16 Categories of Desire

Description

188 pages
$18.95
ISBN 0-86492-314-7
DDC C813'.54

Year

2000

Contributor

Reviewed by Britta Santowski

Britta Santowski is a freelance writer in Victoria, B.C.

Review

The author of these 11 stories writes with great passion. He locks the
reader into a shameless voyeuristic gaze, compelling us to look upon the
lives of the bitterly destroyed. “My Romance” can coax tears from
any reader as the male narrator watches his son Neddy die. Glover’s
characters are brooding; their empty aches infiltrate his fiction.
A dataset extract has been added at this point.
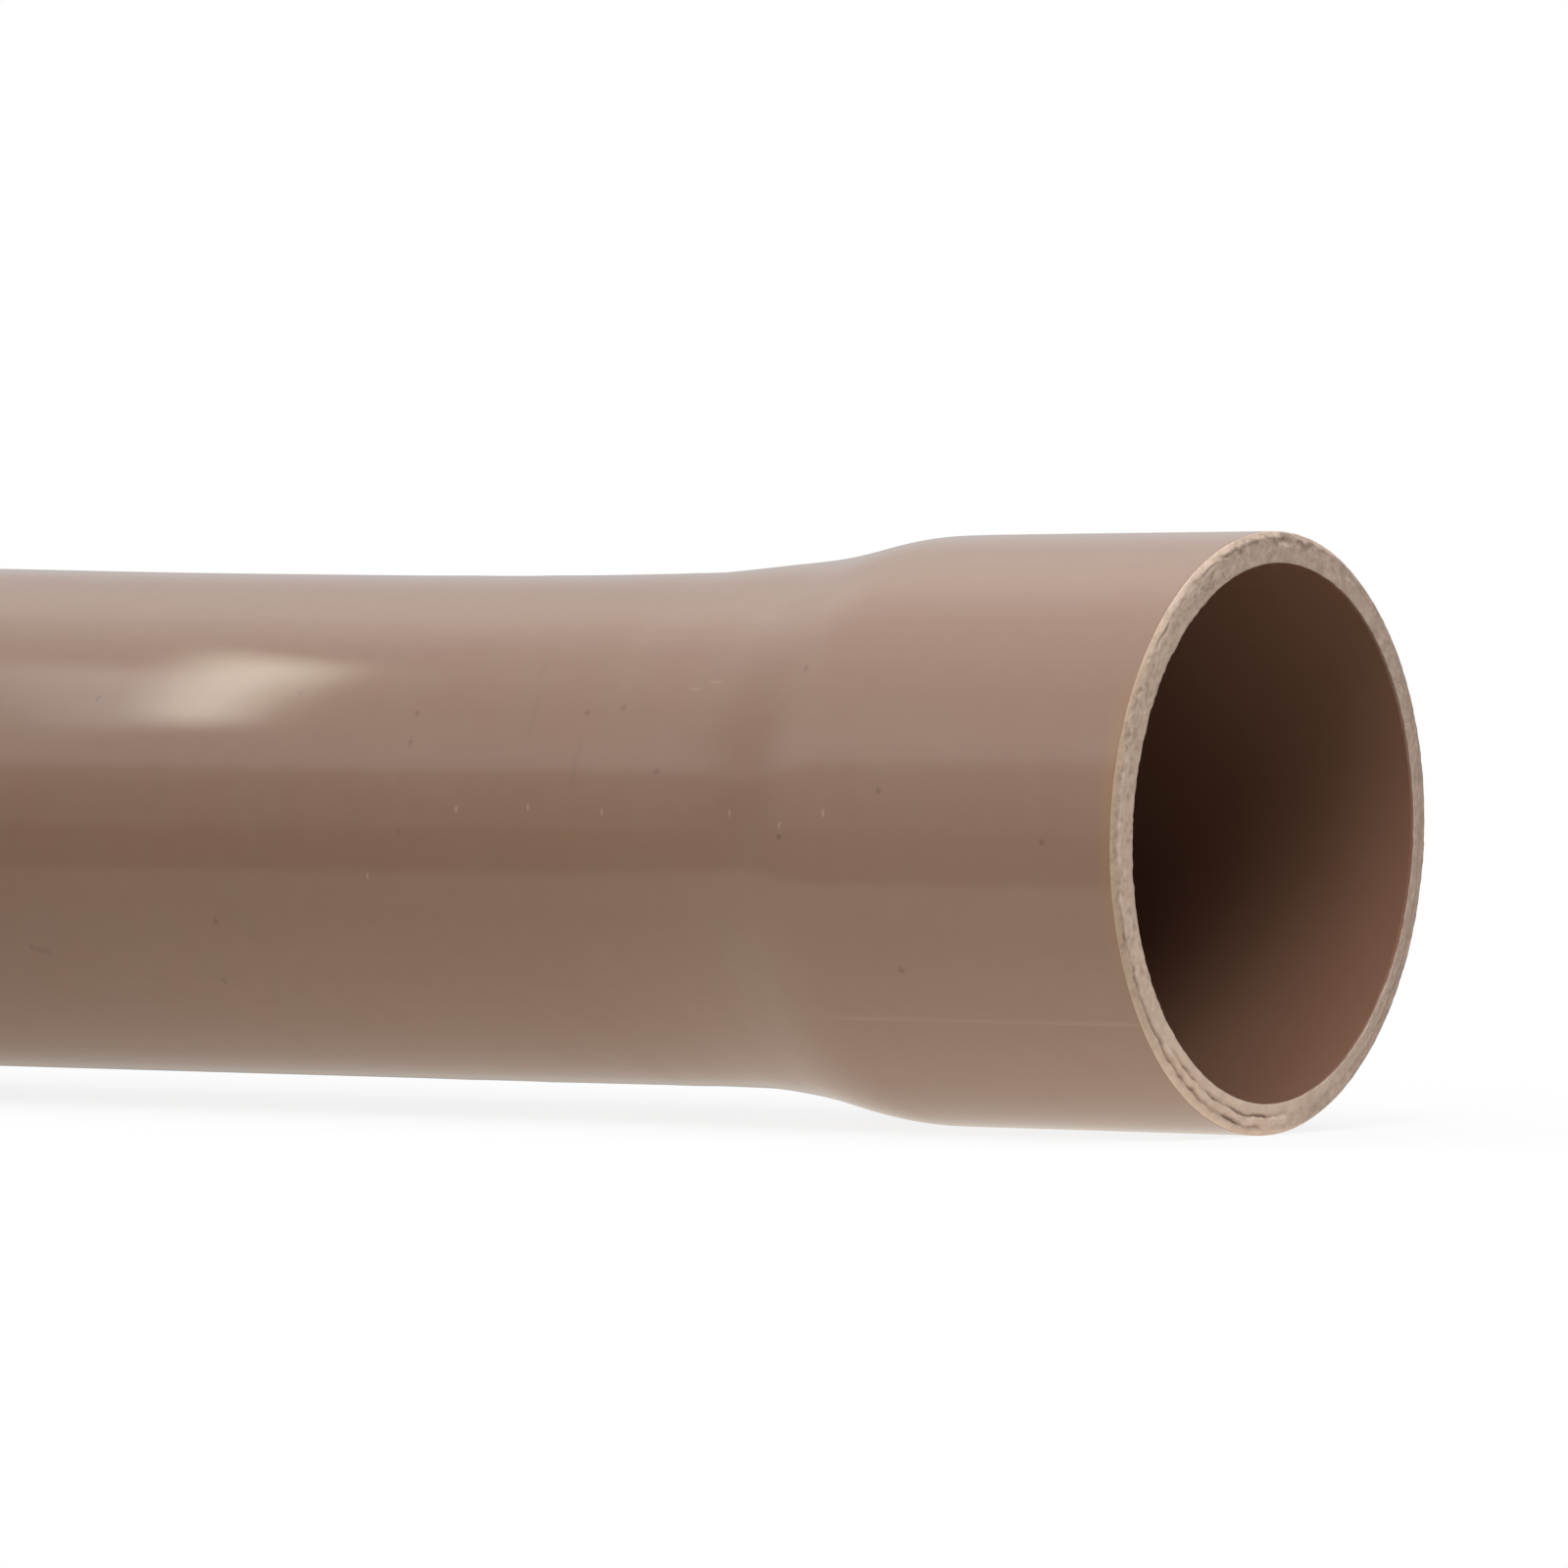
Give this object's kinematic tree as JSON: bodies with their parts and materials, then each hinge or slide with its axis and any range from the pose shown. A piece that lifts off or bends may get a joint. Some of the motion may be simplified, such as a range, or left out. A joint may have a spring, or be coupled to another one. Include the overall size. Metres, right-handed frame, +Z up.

In
“A Piece of the True Cross,” the male narrator and his sister Darla
(who was struck by lightening and almost burnt to a crisp) both fall in
love with the forever-unattainable Billy. In “Lunar Sensitivities,”
those who do encounter their passions seek to be liberated from their
heavy confines.

Glover experiments with the female voice in a number of stories. In
“La Corriveau,” a 37-year-old “girl” visiting Quebec City wakes
to find the dead naked Robert beside her in bed. In “The Left Ladies
Club,” a woman records her husband’s futile attempts at writing (her
husband, Duffy, names his lead characters Ruffy, Cuffy, Muffy, and
Buffy). In the title story, the woman narrator recalls learning of the
16 categories of desire from Sister Mary Buntline.

Glover has an enviable talent. His intellectually complex stories
invite rereading, although they may not suit all tastes.